Ontology-Based Surgical Subtask Automation, Automating Blunt Dissection

Abstract

Automation of surgical processes (SPs) is an utterly complex, yet highly demanded feature by medical experts. Currently, surgical tools with advanced sensory and diagnostic capabilities are only available. A major criticism towards the newly developed instruments that they are not fitting into the existing medical workflow often creating more annoyance than benefit for the surgeon. The first step in achieving streamlined integration of computer technologies is gaining a better understanding of the SP. Surgical ontologies provide a generic platform for describing elements of the surgical procedures. Surgical Process Models (SPMs) built on top of these ontologies have the potential to accurately represent the surgical workflow.
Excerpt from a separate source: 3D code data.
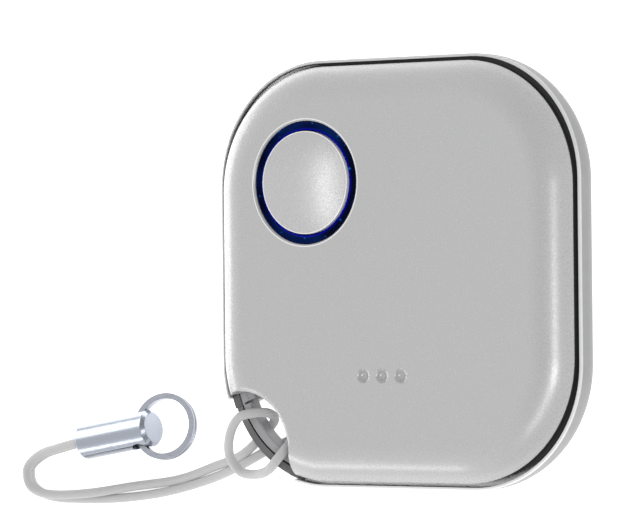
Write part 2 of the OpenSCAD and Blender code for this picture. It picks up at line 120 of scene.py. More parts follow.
class Finishes(bpy.types.PropertyGroup):
    """Colours of the object, linear RGB."""

    face: colour("Face", "Silver lacquer of the front and the cap", (0.45, 0.45, 0.455))
    # a grey darkened as painted shade for the rear shell's side; the plastic itself is light
    rear: colour("Rear", "Light grey plastic of the rear shell", (0.265, 0.265, 0.27))
    # painted highlight along the top of the rear shell's rim
    lit_lip: colour("Lip", "Bright rim of the rear shell beside the seam", (0.62, 0.62, 0.62))
    bar: colour("Strap bar", "Dark grey of the strap bar", (0.10, 0.10, 0.103))
    # near black as painted shade: the gasket fills the seam where the gap between the shells lies
    # in shade
    seam: colour("Seam", "Black gasket in the seam", (0.03, 0.03, 0.031))
    ring: colour("Light ring", "Navy body of the light ring", (0.0004, 0.006, 0.058))
    glow: colour("Light ring edge", "Royal blue of its inner edge", (0.001, 0.003, 0.33))
    cord: colour("Cord", "Light grey of the cord", (0.55, 0.55, 0.55))
    steel: colour("Ferrule", "Cool polished steel of the ferrule", (0.36, 0.385, 0.435))
    wire: colour("Split ring", "Greyer steel of the split ring", (0.34, 0.355, 0.40))


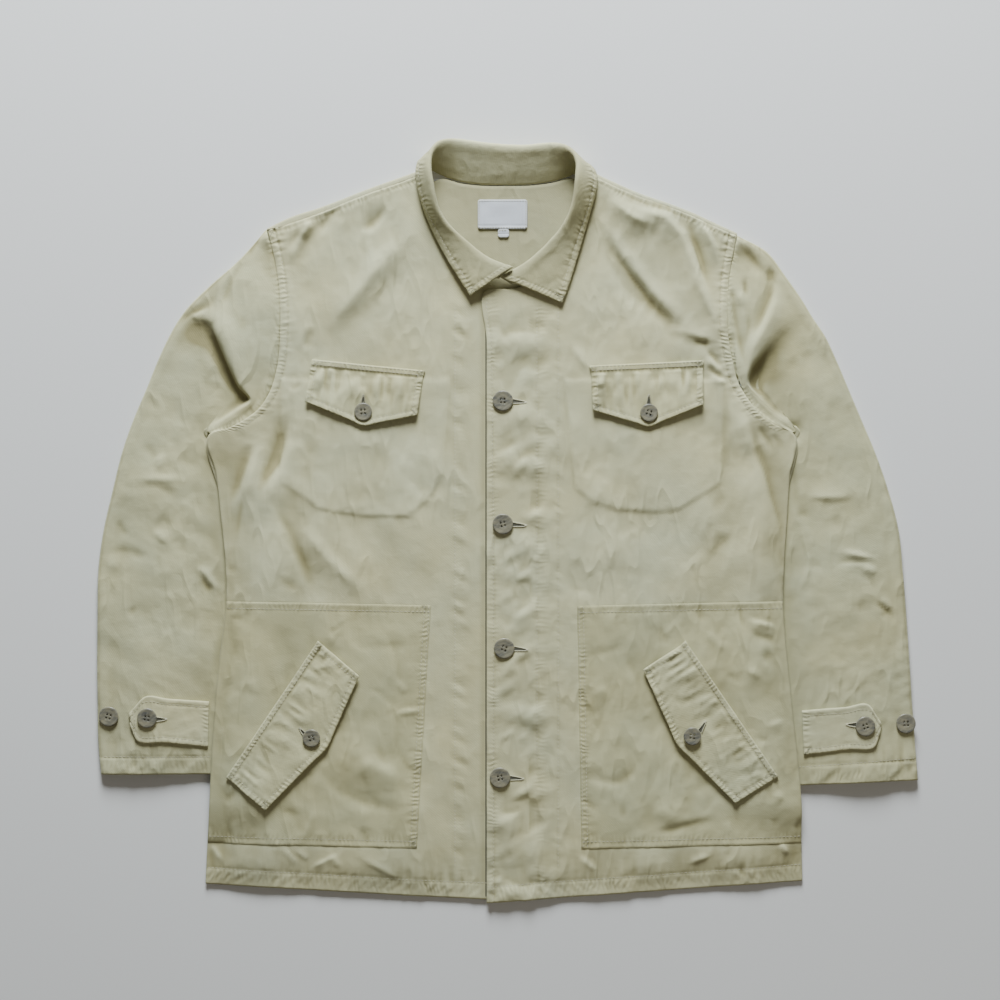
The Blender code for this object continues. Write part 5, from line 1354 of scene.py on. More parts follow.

SPMs provide the opportunity to use ontological terms as the basis of automation, allowing the developed algorithm to easily integrate into the surgical workflow, and to apply the automated SPMs wherever the linked ontological term appears in the workflow. In this work, as an example to this concept, the subtask level ontological term “blunt dissection” was targeted for automation. We implemented a computer vision-driven approach to demonstrate that automation on this task level is feasible. The algorithm was tested on an experimental silicone phantom as well as in several ex vivo environments. The implementation used the da Vinci surgical robot, controlled via the Da Vinci Research Kit (DVRK), relying on a shared code-base among the DVRK institutions. It is believed that developing and linking further building blocks of lower level surgical subtasks could lead to the introduction of automated soft tissue surgery. In the future, the building blocks could be individually unit tested, leading to incremental automation of the domain. This framework could potentially standardize surgical performance, eventually improving patient outcomes.